Rébecca Watson (« Creatures in Creation : Human Perception of the Sea in the Hebrew Bible in Ecological Perspective ») trouve dans la représentation biblique de la mer et de la pêche, non seulement la représentation de la sanction divine à l’endroit des hommes bercé par l’illusion de maîtrise, mais aussi la conscience du caractère fini des ressources halieutiques et l’expression d’un sentiment d’admiration et de coexistence. Un deuxième axe du volume explore ainsi les ressources que l’Antiquité classique et biblique pourrait offrir aux éthiques contemporaines. Robin Attfield (« Some Ancient Philosophical and Religious Roots of Modern Environmentalism ») présente un utile panorama de l’usage des textes philosophiques de l’antiquité classique et de ceux de la tradition biblique dans la pensée environnementale. Christoph Jedan (« A Lighter Shade of Green : Stoic Gods and Environmental Virtue Ethics ») fournit une classification des manières dont le stoïcisme est mobilisé dans les débats contemporains sur l’éthique environnementale, et suggère qu’une meilleure prise en compte de la diversité des théologies stoïciennes y serait utile, en particulier pour faire apparaître que le Stoïcisme permet de penser l’unité de la nature tout en faisant place à la destruction qui fait partie de son cycle. David Sedley (« Self-Sufficiency as a Divine Attribute in Greek Philosophy ») évoque, avec Empédocle, Platon et les Stoïciens, plusieurs pistes relatives à la composition du monde comme super-organisme capable de recycler la vie en son sein, suggérant une discussion possible avec les théories contemporaines comme l’hypothèse « Gaia » de Lovelock. Jula Wilderger  (« Cosmic Beauty in Stoïcism : A foundation for an Environmental Ethic as Love of the Other ? ») pose les prémisses d’une éthique environnementale eudémoniste fondée sur une idée de sociabilité naturelle, qui permettrait à l’homme de s’épanouir, comme vivant, dans le fait d’aimer et de prendre soin de ce qui n’est pas soi.

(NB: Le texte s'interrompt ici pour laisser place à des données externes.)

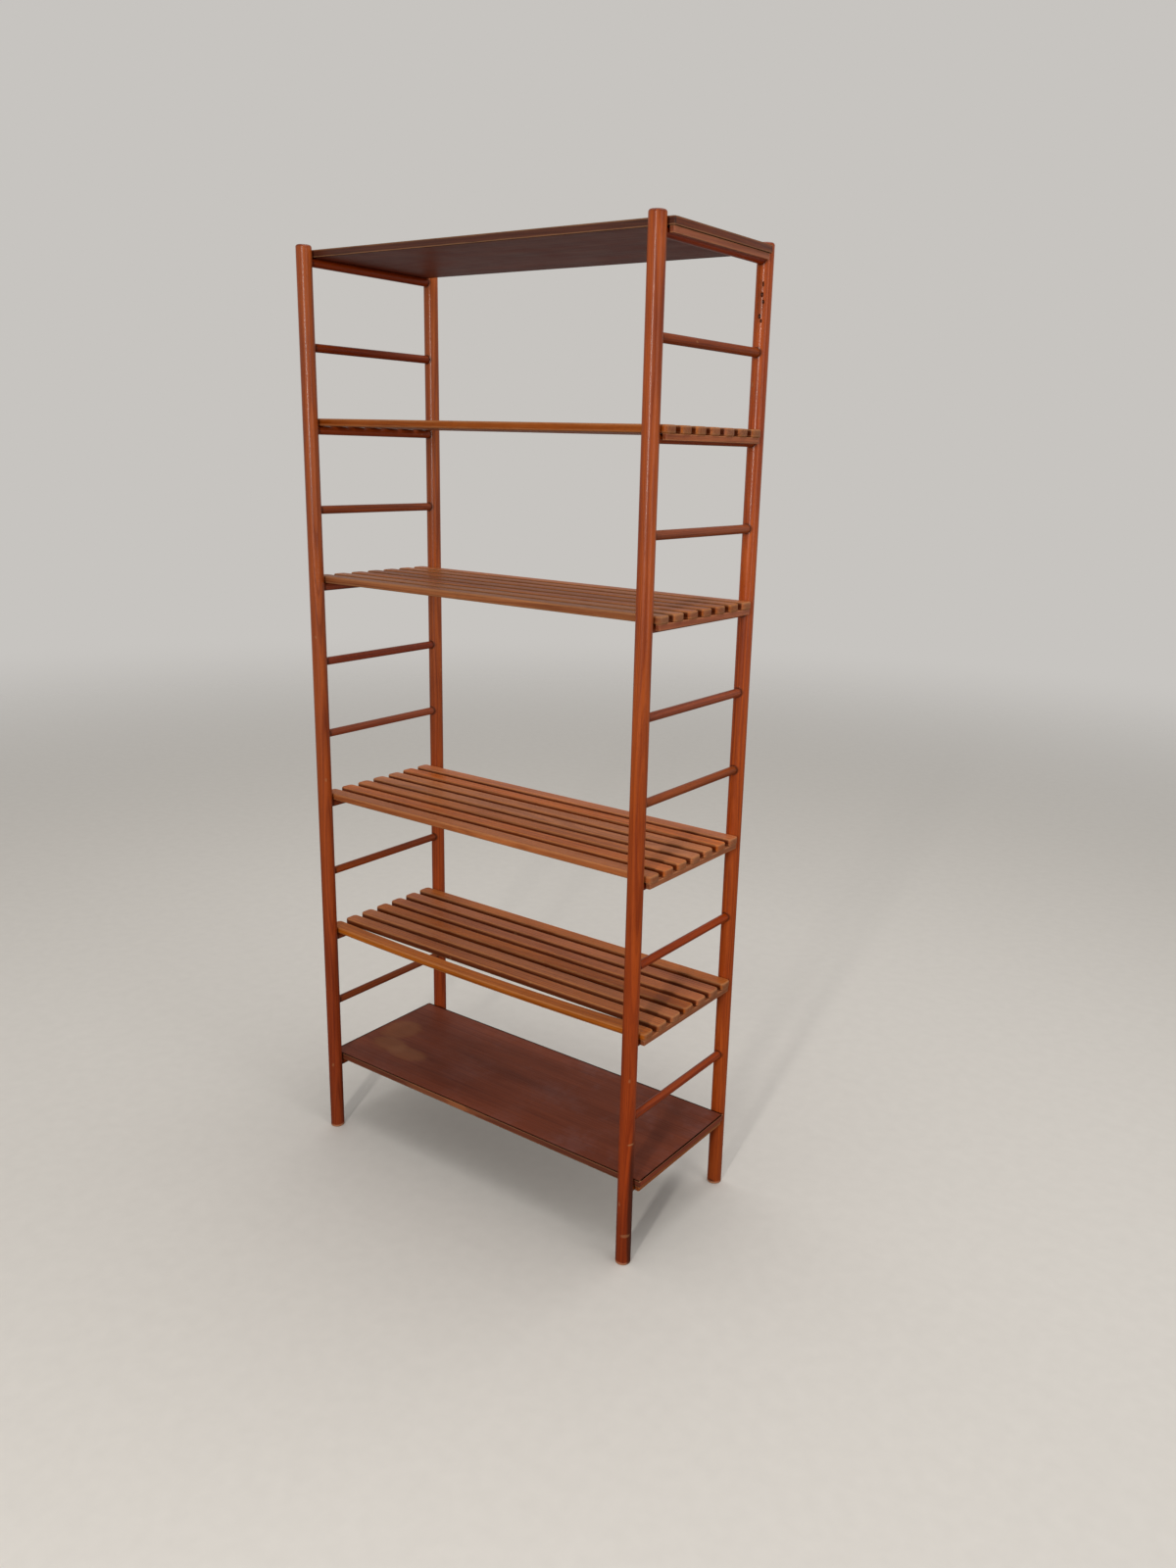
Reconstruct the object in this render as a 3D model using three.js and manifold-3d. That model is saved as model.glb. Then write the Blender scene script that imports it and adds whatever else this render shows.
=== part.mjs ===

Le volume sera très instructif pour les lecteurs qui découvriront des débats et des références propres à la tradition anglophone. On pourrait répondre à l’invitation au dialogue formulé par les directrices du volume en invitant les contributeurs du dialogue à étendre leur discussion avec plusieurs traditions non-anglophones. Ainsi, pour s’en tenir à quelques traditions francophones, la discussion de « l’animisme » antique pourrait trouver profit à s’ouvrir à l’anthropologie de la nature, qui permet de situer l’Antiquité gréco-romaine dans un horizon « analogiste » à mi-distance entre « animisme » et « naturalisme » moderne[4], et, de manière plus générale, la discussion sur le rapport à l’environnement développé par les religions anciennes gagnerait à entrer par exemple dans un dialogue plus nourri avec les travaux de l’école de Liège, auquel le volume dirigé par Ariadni Gartziou-Tatti et Athanassia Zografou[5] fournit une parfaite introduction.

 

Arnaud Macé, Université de Franche-Comté

Publié en ligne le 15 juillet 2021

[1] Voir l’ouvrage d’A. Hunt, Reviving Roman Religion : Sacred Trees in the Roman World, Cambridge 2016.

[2] Voir l’ouvrage d’H. Marlowe, Biblical Prophets and Contemporary Environnemental Ethics : Re-Reading Amos, Hosea and First Isaiah, Oxford 2009.

[3] Science, 155, 1967, p. 1203-1207.

[4] Voir P. Descola, Par-delà nature et culture, Paris 2005 ; traduction anglaise Beyond Nature and Culture, Chicago 2013.

[5] Des dieux et des plantes. Monde végétal et religion en Grèce ancienne, Liège 2019.